Dans ce parcours de l'enfance à la maturité du lecteur Malet Isaac tient sa place. Au‑delà d'erreurs telles que celle de chiffrer à 31 Km la longueur des circonvallations au lieu de 21 Km s'en glissent d'autres telle que celle‑ci : les deux auteurs attribuent à une folle initiative de la cavalerie gauloise le combat du VII‑67 alors que c'est Vercingétorix qui en décide ainsi (VII‑66). Il ne conviendrait pas d'entacher la réputation de l'Arverne avec cette décision inexplicable.

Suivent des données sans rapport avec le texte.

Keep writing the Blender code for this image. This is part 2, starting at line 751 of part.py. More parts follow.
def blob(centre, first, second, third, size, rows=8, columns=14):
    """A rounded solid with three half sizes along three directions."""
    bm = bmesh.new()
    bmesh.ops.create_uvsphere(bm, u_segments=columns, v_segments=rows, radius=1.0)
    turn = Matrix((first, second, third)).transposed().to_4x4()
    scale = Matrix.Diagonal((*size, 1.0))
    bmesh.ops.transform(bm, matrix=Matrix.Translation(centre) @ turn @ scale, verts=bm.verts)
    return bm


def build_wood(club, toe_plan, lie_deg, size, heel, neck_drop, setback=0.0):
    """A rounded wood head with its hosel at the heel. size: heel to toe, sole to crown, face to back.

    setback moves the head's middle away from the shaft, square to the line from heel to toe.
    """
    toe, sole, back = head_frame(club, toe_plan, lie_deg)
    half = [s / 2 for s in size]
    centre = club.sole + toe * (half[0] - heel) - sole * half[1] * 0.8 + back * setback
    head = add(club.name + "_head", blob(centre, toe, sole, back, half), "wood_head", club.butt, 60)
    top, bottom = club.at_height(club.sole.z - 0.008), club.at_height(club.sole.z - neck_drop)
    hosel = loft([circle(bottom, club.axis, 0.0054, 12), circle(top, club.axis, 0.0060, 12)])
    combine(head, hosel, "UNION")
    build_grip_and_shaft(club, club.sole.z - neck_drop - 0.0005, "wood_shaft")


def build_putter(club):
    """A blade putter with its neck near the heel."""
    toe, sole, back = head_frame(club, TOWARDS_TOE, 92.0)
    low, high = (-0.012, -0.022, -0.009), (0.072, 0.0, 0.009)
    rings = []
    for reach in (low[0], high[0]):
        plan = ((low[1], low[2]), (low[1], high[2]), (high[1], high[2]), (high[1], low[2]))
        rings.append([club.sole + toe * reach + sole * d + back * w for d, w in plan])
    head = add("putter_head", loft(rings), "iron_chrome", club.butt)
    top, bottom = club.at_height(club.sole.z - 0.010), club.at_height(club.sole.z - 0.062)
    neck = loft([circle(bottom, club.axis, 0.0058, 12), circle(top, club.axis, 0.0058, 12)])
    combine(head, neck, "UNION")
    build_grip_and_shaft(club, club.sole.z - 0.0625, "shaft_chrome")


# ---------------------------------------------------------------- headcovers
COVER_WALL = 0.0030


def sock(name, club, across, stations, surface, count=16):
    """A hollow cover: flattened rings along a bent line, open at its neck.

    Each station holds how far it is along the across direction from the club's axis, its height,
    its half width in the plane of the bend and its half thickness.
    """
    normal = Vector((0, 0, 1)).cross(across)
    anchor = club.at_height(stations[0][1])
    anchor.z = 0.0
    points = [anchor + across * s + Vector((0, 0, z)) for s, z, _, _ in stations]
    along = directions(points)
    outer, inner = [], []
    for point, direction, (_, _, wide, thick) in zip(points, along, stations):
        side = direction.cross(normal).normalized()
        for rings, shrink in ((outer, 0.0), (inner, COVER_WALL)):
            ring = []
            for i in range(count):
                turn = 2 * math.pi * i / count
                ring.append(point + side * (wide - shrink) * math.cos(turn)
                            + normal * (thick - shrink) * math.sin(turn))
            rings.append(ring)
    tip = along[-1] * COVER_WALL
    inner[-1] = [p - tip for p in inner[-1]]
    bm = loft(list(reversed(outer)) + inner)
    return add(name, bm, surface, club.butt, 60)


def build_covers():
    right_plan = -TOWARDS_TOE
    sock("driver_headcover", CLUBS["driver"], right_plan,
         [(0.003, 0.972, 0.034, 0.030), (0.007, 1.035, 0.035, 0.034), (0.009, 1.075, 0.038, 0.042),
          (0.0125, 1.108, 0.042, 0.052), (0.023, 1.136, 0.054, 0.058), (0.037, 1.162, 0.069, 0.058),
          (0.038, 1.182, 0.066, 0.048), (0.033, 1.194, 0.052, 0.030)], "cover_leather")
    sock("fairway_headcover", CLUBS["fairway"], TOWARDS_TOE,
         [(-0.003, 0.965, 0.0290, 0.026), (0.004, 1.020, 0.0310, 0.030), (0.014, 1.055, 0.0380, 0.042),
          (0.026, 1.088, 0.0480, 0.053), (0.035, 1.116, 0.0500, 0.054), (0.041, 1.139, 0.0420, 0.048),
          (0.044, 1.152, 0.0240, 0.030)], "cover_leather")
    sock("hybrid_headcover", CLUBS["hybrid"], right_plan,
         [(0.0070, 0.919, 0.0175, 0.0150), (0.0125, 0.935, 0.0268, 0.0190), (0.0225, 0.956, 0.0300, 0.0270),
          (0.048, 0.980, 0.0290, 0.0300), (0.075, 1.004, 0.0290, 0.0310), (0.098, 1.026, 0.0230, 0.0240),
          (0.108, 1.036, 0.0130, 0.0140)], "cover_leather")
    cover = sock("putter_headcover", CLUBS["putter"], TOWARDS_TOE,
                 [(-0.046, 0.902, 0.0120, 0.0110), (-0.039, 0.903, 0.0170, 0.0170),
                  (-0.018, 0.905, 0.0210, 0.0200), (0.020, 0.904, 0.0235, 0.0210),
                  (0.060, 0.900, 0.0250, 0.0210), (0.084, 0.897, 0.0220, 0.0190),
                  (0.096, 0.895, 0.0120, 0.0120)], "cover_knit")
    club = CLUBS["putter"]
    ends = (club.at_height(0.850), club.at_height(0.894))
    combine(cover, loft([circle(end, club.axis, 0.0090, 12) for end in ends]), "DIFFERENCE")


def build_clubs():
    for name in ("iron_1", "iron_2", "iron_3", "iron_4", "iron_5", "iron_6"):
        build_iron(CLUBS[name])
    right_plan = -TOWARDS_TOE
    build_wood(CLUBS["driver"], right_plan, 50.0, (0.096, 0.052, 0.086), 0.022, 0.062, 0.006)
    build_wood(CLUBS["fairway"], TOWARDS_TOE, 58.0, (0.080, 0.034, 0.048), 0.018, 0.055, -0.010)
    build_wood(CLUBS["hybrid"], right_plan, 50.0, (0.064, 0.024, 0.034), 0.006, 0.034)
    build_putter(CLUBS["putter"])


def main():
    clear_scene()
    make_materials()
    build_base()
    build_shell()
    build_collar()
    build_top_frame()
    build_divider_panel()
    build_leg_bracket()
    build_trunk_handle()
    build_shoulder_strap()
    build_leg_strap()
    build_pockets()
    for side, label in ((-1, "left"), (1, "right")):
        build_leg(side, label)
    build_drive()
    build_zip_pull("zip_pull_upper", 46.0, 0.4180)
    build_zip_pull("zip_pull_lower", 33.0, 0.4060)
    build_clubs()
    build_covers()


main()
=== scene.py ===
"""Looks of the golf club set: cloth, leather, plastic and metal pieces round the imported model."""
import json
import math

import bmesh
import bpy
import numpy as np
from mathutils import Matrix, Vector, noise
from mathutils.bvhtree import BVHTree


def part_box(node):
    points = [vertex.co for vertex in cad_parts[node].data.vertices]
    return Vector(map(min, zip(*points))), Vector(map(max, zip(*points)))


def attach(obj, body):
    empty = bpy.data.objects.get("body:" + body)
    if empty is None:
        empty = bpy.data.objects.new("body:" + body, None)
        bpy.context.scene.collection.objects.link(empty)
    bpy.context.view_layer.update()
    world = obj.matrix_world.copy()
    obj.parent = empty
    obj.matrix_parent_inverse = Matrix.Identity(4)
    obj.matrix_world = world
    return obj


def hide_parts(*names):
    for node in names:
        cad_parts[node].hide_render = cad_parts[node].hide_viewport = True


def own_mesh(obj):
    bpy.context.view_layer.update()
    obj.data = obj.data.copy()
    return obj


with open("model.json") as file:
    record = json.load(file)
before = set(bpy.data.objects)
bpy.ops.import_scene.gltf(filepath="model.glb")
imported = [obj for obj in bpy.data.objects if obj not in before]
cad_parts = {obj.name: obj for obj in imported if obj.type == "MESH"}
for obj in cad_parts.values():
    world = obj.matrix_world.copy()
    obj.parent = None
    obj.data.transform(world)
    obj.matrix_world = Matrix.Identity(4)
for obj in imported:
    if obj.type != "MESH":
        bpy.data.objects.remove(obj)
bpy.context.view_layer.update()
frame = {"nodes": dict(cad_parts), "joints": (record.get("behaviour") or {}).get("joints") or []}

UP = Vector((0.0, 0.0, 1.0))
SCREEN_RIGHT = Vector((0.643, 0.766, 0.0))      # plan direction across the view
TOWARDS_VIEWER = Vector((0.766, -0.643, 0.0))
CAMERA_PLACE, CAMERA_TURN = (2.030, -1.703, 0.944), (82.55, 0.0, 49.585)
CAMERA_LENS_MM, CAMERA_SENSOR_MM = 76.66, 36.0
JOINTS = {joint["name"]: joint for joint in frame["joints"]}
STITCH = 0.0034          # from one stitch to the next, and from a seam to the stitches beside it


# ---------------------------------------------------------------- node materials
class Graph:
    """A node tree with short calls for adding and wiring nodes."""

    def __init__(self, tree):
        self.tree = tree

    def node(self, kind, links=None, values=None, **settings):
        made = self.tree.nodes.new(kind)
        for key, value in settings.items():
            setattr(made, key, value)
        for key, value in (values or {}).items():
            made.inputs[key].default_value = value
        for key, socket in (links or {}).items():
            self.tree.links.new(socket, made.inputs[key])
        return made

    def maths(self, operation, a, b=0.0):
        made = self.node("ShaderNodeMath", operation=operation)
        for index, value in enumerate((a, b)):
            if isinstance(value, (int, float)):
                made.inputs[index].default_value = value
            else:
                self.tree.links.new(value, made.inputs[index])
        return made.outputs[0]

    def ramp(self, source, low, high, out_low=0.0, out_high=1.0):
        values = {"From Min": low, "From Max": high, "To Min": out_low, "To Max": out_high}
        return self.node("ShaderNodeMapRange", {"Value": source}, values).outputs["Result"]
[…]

Gergovie devient le plus grave revers subi par César en Gaule le désastre de Sabinus et Cotta est effacé pour les raisons développées précédemment. Seul Vercingétorix ne s'en aperçoit pas qui oublie d'achever son ennemi lorsqu'il lève le siège de Gergovie29 . Autres erreurs : le mont Réa est "immense", (nécessité pour expliquer qu'il est en dehors des lignes de César), le camp nord est à mi‑pente, la plaine à l'est se retrouve à l'ouest, Avaricum aurait été prise lors de la fuite de la garnison alors que ce sera le lendemain (confusion entre les chapitres 26 et 27 du livre VII, l'extrême cruauté des Gaulois est niée : les rescapés des cohortes de Sabinus le savent qui préfèrent "se ipsi interficiunt" (V‑37) Etc.

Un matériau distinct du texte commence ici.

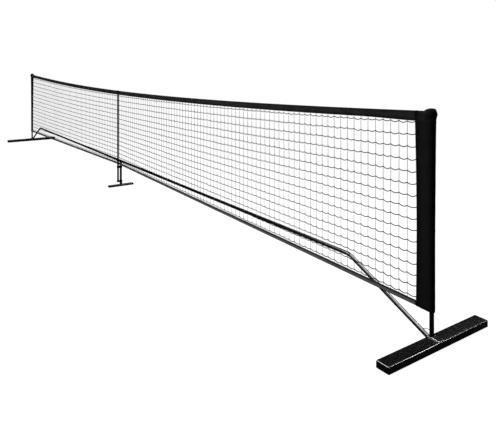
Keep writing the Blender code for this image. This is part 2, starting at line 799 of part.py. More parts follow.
def make_tee_arms(name):
    """Level tube that joins the two halves of the bar, with a spigot at each end."""
    arm_end = TEE_HALF_LENGTH + SPIGOT_LENGTH
    neck = TEE_HALF_LENGTH - NECK_LENGTH
    outer = [(SPIGOT_RADIUS, arm_end), (SPIGOT_RADIUS, TEE_HALF_LENGTH), (TUBE_RADIUS, neck)]
    inner = [(SPIGOT_BORE, arm_end), (SPIGOT_BORE, TEE_HALF_LENGTH), (BORE_RADIUS, neck)]
    lower = [(radius, -height) for radius, height in reversed(outer)]
    lower += [(radius, -height) for radius, height in inner]
    level = axes((0, 0, BAR_HEIGHT), (1, 0, 0), UP)
    tee = turned(name, outer + lower + inner[::-1], GLOSS_BLACK, level)
    for sign in (1, -1):
        x = sign * (TEE_HALF_LENGTH + BUTTON_FROM_MOUTH)
        button_hole(tee, (x, 0, BAR_HEIGHT), UP)
    return tee


def make_riser(name):
    """Upright tube of the tee. It stands in the socket and is coped to the arms."""
    riser = pipe(name, TUBE_RADIUS, BORE_RADIUS, TEE_BOTTOM, BAR_HEIGHT, GLOSS_BLACK)
    level = axes((0, 0, BAR_HEIGHT), (1, 0, 0), UP)
    hole(riser, level, TUBE_RADIUS + GAP, -TUBE_DIAMETER, TUBE_DIAMETER, TURN_STEPS)
    return button_hole(riser, (0, 0, SOCKET_TOP - SOCKET_BUTTON_DEPTH), (0, 1, 0))


def make_socket(name):
    inner = TUBE_RADIUS + GAP
    socket = pipe(name, SOCKET_RADIUS, inner, TEE_BOTTOM, SOCKET_TOP, GLOSS_BLACK)
    return button_hole(socket, (0, 0, SOCKET_TOP - SOCKET_BUTTON_DEPTH), (0, 1, 0))


def make_rod_cup(name):
    """Cup on the socket's front that the centre rod stands in."""
    outlines = [holder_outline(SOCKET_RADIUS + GAP + HOLDER_WALL), circle(SOCKET_RADIUS + GAP)]
    place = Matrix.Translation((0, 0, CUP_BOTTOM + CUP_HEIGHT / 2))
    cup = extruded(name, outlines, CUP_HEIGHT, BLACK_PLASTIC, place)
    bore = Matrix.Translation((0, ROD_Y, CUP_BOTTOM + CUP_FLOOR))
    return hole(cup, bore, ROD_RADIUS + GAP, 0, 2 * CUP_HEIGHT, TURN_STEPS)


def make_rod_clip(name):
    body = TUBE_RADIUS + GAP
    holes = [circle(body), circle(ROD_RADIUS + GAP, (0, ROD_Y))]
    place = Matrix.Translation((0, 0, CLIP_TOP - CLIP_HEIGHT / 2))
    return extruded(
        name, [holder_outline(body + HOLDER_WALL), *holes], CLIP_HEIGHT, BLACK_PLASTIC, place
    )


def make_rod_tip(name, top):
    """Rounded plastic plug in the rod's upper end."""
    seat = top - ROD_TIP_HEIGHT + GAP
    profile = [(0, top)]
    for t in (30, 60, 90):
        turn = math.radians(t)
        profile.append((ROD_RADIUS * math.sin(turn), top - ROD_RADIUS * (1 - math.cos(turn))))
    plug = ROD_RADIUS - ROD_WALL - GAP
    profile += [(ROD_RADIUS, seat), (plug, seat), (plug, seat - ROD_TIP_PLUG)]
    profile.append((0, seat - ROD_TIP_PLUG))
    place = Matrix.Translation((0, ROD_Y, 0))
    return turned(name, profile, BLACK_PLASTIC, place, closed=False)


def make_loop(name):
    """Webbing loop on the band that the rod passes up through."""
    reach = ROD_RADIUS + LOOP_SLACK + FABRIC
    face = NET_Y - BAND_HALF - GAP
    arc = []
    for i in range(HOLDER_STEPS + 1):
        t = math.pi + math.pi * i / HOLDER_STEPS
        arc.append((reach * math.cos(t), ROD_Y + reach * math.sin(t)))
    flap = reach + LOOP_FLAP
    path = [(-flap, face - FABRIC), (-reach, face - FABRIC), *arc]
    path += [(reach, face - FABRIC), (flap, face - FABRIC)]
    high = top_edge(0) - LOOP_BELOW_TOP
    return strip(name, path, high - LOOP_HEIGHT, high, FABRIC, BLACK_FABRIC)


# Assembly


def build_end():
    """Every piece of the right-hand end, and its mirrored twin at the left."""
    made = [
        make_foot("foot_right", FOOT_X, FOOT_LENGTH - 2 * CAP_FLANGE, FOOT_WIDTH, FOOT_HEIGHT),
        *make_foot_caps(
            "foot", "_right", FOOT_X, FOOT_LENGTH, FOOT_WIDTH, FOOT_HEIGHT, CAP_FLANGE, CAP_PLUG,
            CAP_ROUNDING,
        ),
        make_post_bracket("post_bracket_right"),
        make_bolt("foot_bolt_right"),
        make_nut("foot_nut_right"),
        make_stub("brace_stub_right"),
        make_stay("wire_stay_right"),
        make_post("post_right"),
        make_post_cap("post_cap_right"),
        make_elbow("elbow_right"),
        make_sleeve("sleeve_right"),
        make_hood("corner_hood_right"),
    ]
    bolt_place = Matrix.Translation((POST_X + BOLT_FROM_POST, 0, 0))
    hole(made[0], bolt_place, BOLT_DIAMETER / 2 + GAP, FOOT_HEIGHT / 2, 2 * FOOT_HEIGHT)
    shoulder = ELBOW_MOUTH_X
    for i in range(TUBES_PER_HALF):
        made.append(make_bar_tube(f"bar_tube_{i + 1}_right", shoulder))
        shoulder -= BAR_TUBE_LENGTH
    for piece in made:
        mirrored(piece)


def build_centre():
    make_foot(
        "centre_foot", 0, CENTRE_FOOT_LENGTH - 2 * CENTRE_CAP_FLANGE, CENTRE_FOOT_WIDTH,
        CENTRE_FOOT_HEIGHT,
    )
    list(
        make_foot_caps(
            "centre_foot", "", 0, CENTRE_FOOT_LENGTH, CENTRE_FOOT_WIDTH, CENTRE_FOOT_HEIGHT,
            CENTRE_CAP_FLANGE, CENTRE_CAP_PLUG, CENTRE_CAP_ROUNDING,
        )
    )
    make_socket("centre_socket")
    make_tee_arms("tee_arms")
    make_riser("tee_riser")
    rod_top = top_edge(0) + ROD_ABOVE_BAND
    rod_place = Matrix.Translation((0, ROD_Y, 0))
    pipe(
        "centre_rod", ROD_RADIUS, ROD_RADIUS - ROD_WALL, ROD_BOTTOM, rod_top - ROD_TIP_HEIGHT,
        GLOSS_BLACK, rod_place,
    )
    make_rod_tip("rod_tip", rod_top)
    make_rod_cup("rod_cup")
    make_rod_clip("rod_clip")
    make_loop("centre_loop")


def build_buttons():
    """A snap button at each joint of two tubes."""
    mesh = snap_button(TUBE_RADIUS, SPIGOT_BORE)
    for label, sign in (("right", 1), ("left", -1)):
        flip = Matrix() if sign > 0 else MIRROR
        post = Vector((sign * POST_X, 0, PLATE_TOP + POST_BUTTON_HEIGHT))
        add_button(f"button_post_{label}", mesh, post, (0, 1, 0), (0, 0, -1))
        stub = flip @ (STUB_MOUTH - SLOPE * BUTTON_FROM_MOUTH)
        slope, out = flip.to_3x3() @ SLOPE, flip.to_3x3() @ SLOPE_UP
        add_button(f"button_stub_{label}", mesh, stub, out, slope)
        for i in range(TUBES_PER_HALF + 1):
            x = sign * (ELBOW_MOUTH_X - i * BAR_TUBE_LENGTH + BUTTON_FROM_MOUTH)
            name = f"button_bar_{i + 1}_{label}"
            add_button(name, mesh, (x, 0, BAR_HEIGHT), (0, 0, 1), (-sign, 0, 0))
    centre = snap_button(SOCKET_RADIUS, BORE_RADIUS)
    height = SOCKET_TOP - SOCKET_BUTTON_DEPTH
    add_button("button_centre", centre, (0, 0, height), (0, 1, 0), (0, 0, 1))


def build_net():
    make_net("net_mesh")
    make_tape("top_band", top_edge, BAND_HEIGHT, BAND_HALF, fold_up=True)
    make_tape("bottom_hem", hem_edge, HEM_HEIGHT, HEM_HALF, fold_up=False)
    make_cord("top_cord", top_edge, BAND_CORD_DIAMETER, fold_up=True, past_ends=SEAM_DEPTH)
    make_cord("hem_cord", hem_edge, HEM_CORD_DIAMETER, fold_up=False, past_ends=0)


clear_scene()
PARTS = new_collection("pickleball_portable_net")
CUTTERS = new_collection("cutters")
build_end()
build_centre()
build_buttons()
build_net()
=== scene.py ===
"""Looks of a portable court net on a black steel tube frame. Lengths are in metres.

X runs along the net, Y across it and Z up; the net hangs on the -Y side of the frame.
"""

import json
import math
import random

import bmesh
import bpy
from mathutils import Matrix, Vector, noise

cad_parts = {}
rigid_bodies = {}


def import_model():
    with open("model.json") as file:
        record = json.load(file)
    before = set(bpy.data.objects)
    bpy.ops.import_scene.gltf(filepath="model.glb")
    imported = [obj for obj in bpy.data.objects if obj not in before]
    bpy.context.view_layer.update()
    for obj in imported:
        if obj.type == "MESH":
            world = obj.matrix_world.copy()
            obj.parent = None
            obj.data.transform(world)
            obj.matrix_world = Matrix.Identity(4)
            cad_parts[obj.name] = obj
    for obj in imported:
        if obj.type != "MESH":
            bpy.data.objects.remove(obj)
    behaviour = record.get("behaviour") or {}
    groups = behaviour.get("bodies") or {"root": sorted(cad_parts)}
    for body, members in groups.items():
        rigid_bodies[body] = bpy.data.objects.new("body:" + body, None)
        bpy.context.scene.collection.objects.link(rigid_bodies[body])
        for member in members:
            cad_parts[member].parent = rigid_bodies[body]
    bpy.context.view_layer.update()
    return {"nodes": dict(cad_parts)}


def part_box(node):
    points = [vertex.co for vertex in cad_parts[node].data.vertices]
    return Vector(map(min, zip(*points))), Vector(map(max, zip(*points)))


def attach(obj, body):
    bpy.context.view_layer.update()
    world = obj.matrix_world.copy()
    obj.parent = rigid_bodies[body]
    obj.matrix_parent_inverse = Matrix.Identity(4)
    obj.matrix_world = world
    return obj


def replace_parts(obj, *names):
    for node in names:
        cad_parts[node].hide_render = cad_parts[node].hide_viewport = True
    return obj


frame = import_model()


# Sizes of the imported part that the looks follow


def middle(node):
    low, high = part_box(node)
    return (low + high) / 2


BAND_LOW, BAND_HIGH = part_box("top_band")
HEM_LOW, HEM_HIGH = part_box("bottom_hem")
POST_X = middle("post_right").x
TUBE_RADIUS = POST_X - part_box("post_right")[0].x
NET_Y = middle("net_mesh").y
NET_END = BAND_HIGH.x  # the band, the hem and the net end at the sleeves
BAND_HEIGHT = 0.036
HEM_HEIGHT = 0.018
BAND_HALF = (BAND_HIGH.y - BAND_LOW.y) / 2
HEM_HALF = (HEM_HIGH.y - HEM_LOW.y) / 2
SEAM_HALF = 0.0027  # of the cloth where it is sewn to the net
FABRIC = 0.0011
TOP_AT_CENTRE = BAND_LOW.z + BAND_HEIGHT
TOP_AT_END = BAND_HIGH.z
HEM_AT_CENTRE = HEM_HIGH.z - HEM_HEIGHT
HEM_AT_END = HEM_LOW.z
HOOD_BOTTOM, HOOD_TOP = (corner.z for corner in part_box("corner_hood_right"))
SLEEVE_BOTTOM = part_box("sleeve_right")[0].z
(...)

De cette épopée sans souci de l'erreur il serait étonnant et même miraculeux que surgisse la vérité.

 



29 César, lui, voit la faute (VII‑53):après avoir constaté que Vercingétorix reste inactif à Gergovie sans descendre l'affronter "trois jours après (son départ de Gergovie) il arriva à l'Allier ; il refit un pont et l'armée traversa là".(VII-53‑4). On sait qu'il en sera tout autrement à l'occasion de la traversée de la Loire (VII‑56). Les Romains passèrent grâce à un gué, César se refusant à construire un pont ce qui aurait donné le temps aux gaulois  (les Eduens) d’amener des troupes plus importantes.